TASK STATEMENT
Repeat each line exactly as it is written.

INFORMATION SUPPLIED
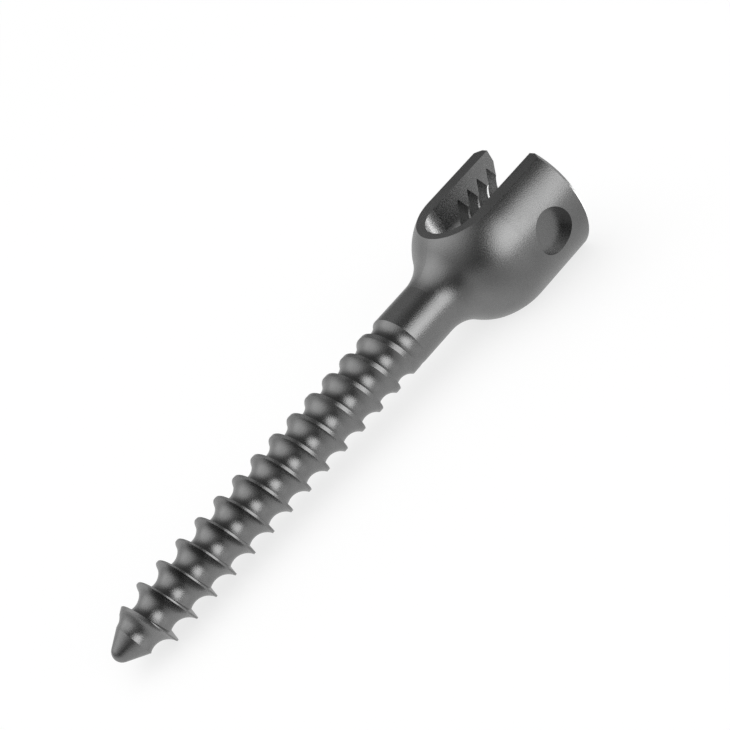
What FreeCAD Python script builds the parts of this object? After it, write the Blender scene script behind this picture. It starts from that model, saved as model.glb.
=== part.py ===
"""Fixed-head bone screw for a spinal rod, built as one solid.

The screw is drawn upright first: its axis is Z, its tip stands at the origin,
the rod would lie along X and the two arms stand at plus and minus Y.
The finished body is then laid down the way the real screw comes to rest, with
the seat of the rod at the origin. Lengths are millimetres, angles are degrees.
"""
import FreeCAD, Part
import os
import Sketcher

# Driving sizes. Each one becomes a named cell that the features read.
SIZES = {
    # shank and tip
    "majorDiameter": 5.5,
    "totalLength": 55.0,
    "tipNoseRadius": 0.9,
    "tipHalfAngle": 29.6,
    # bone thread
    "threadPitch": 2.35,
    "threadStartBelowTip": 0.95,
    "threadEndBelowTop": 20.7,
    "coreStartRadius": 1.58,
    "coreEndRadius": 2.2,
    "grooveArcRadius": 1.5,
    "grooveFootLength": 0.66,
    "grooveFlankAngle": 8.0,
    "grooveCutterHeight": 1.3,
    "runoutTurns": 0.8,
    "runoutRise": 0.62,
    # head
    "headDiameter": 12.9,
    "flatDistance": 9.8,
    "bulbBelowTop": 7.1,
    "neckFilletRadius": 3.9,
    "headChamfer": 0.45,
    # rod slot
    "slotWidth": 5.6,
    "slotCentreBelowTop": 7.8,
    # set screw bore and its thread
    "boreMinorRadius": 3.65,
    "boreMajorRadius": 4.6,
    "boreThreadPitch": 1.4,
    "boreThreadTurns": 5,
    "boreThreadRootFlat": 0.1,
    "boreThreadFlankAngle": 30.0,
    "boreThreadOverlap": 0.1,
    "boreThreadStartBelowTop": 6.5,
    "countersinkHalfAngle": 60.0,
    # grip dimples
    "dimpleBelowTop": 4.15,
    "dimpleRadius": 2.08,
    "dimpleFloorOut": 5.4,
    # how far cutting shapes reach past the metal
    "cutMargin": 1.0,
    # height of the last full thread crest, which touches the ground when the screw lies
    "restCrestHeight": 4.63,
}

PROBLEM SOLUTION
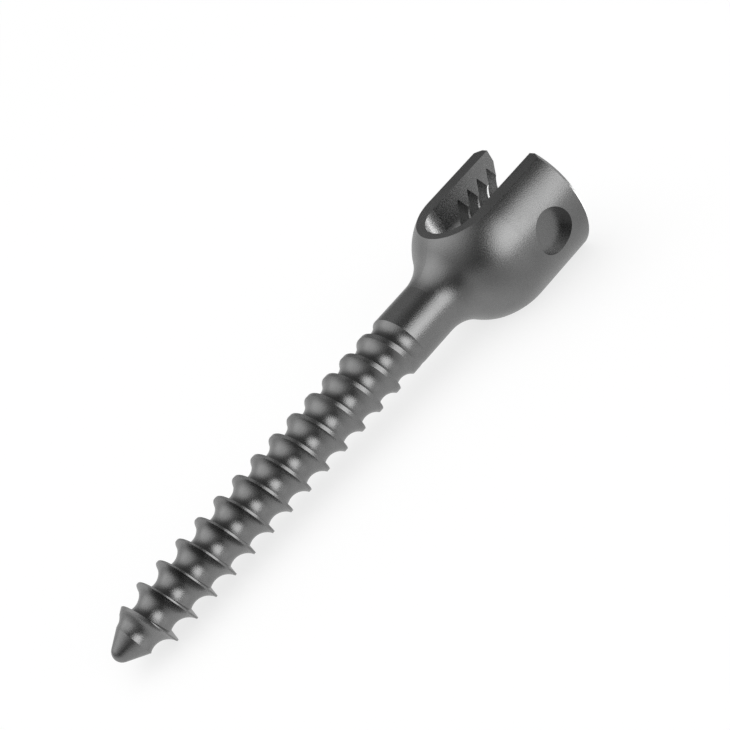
What FreeCAD Python script builds the parts of this object? After it, write the Blender scene script behind this picture. It starts from that model, saved as model.glb.
=== part.py ===
"""Fixed-head bone screw for a spinal rod, built as one solid.

The screw is drawn upright first: its axis is Z, its tip stands at the origin,
the rod would lie along X and the two arms stand at plus and minus Y.
The finished body is then laid down the way the real screw comes to rest, with
the seat of the rod at the origin. Lengths are millimetres, angles are degrees.
"""
import FreeCAD, Part
import os
import Sketcher

# Driving sizes. Each one becomes a named cell that the features read.
SIZES = {
    # shank and tip
    "majorDiameter": 5.5,
    "totalLength": 55.0,
    "tipNoseRadius": 0.9,
    "tipHalfAngle": 29.6,
    # bone thread
    "threadPitch": 2.35,
    "threadStartBelowTip": 0.95,
    "threadEndBelowTop": 20.7,
    "coreStartRadius": 1.58,
    "coreEndRadius": 2.2,
    "grooveArcRadius": 1.5,
    "grooveFootLength": 0.66,
    "grooveFlankAngle": 8.0,
    "grooveCutterHeight": 1.3,
    "runoutTurns": 0.8,
    "runoutRise": 0.62,
    # head
    "headDiameter": 12.9,
    "flatDistance": 9.8,
    "bulbBelowTop": 7.1,
    "neckFilletRadius": 3.9,
    "headChamfer": 0.45,
    # rod slot
    "slotWidth": 5.6,
    "slotCentreBelowTop": 7.8,
    # set screw bore and its thread
    "boreMinorRadius": 3.65,
    "boreMajorRadius": 4.6,
    "boreThreadPitch": 1.4,
    "boreThreadTurns": 5,
    "boreThreadRootFlat": 0.1,
    "boreThreadFlankAngle": 30.0,
    "boreThreadOverlap": 0.1,
    "boreThreadStartBelowTop": 6.5,
    "countersinkHalfAngle": 60.0,
    # grip dimples
    "dimpleBelowTop": 4.15,
    "dimpleRadius": 2.08,
    "dimpleFloorOut": 5.4,
    # how far cutting shapes reach past the metal
    "cutMargin": 1.0,
    # height of the last full thread crest, which touches the ground when the screw lies
    "restCrestHeight": 4.63,
}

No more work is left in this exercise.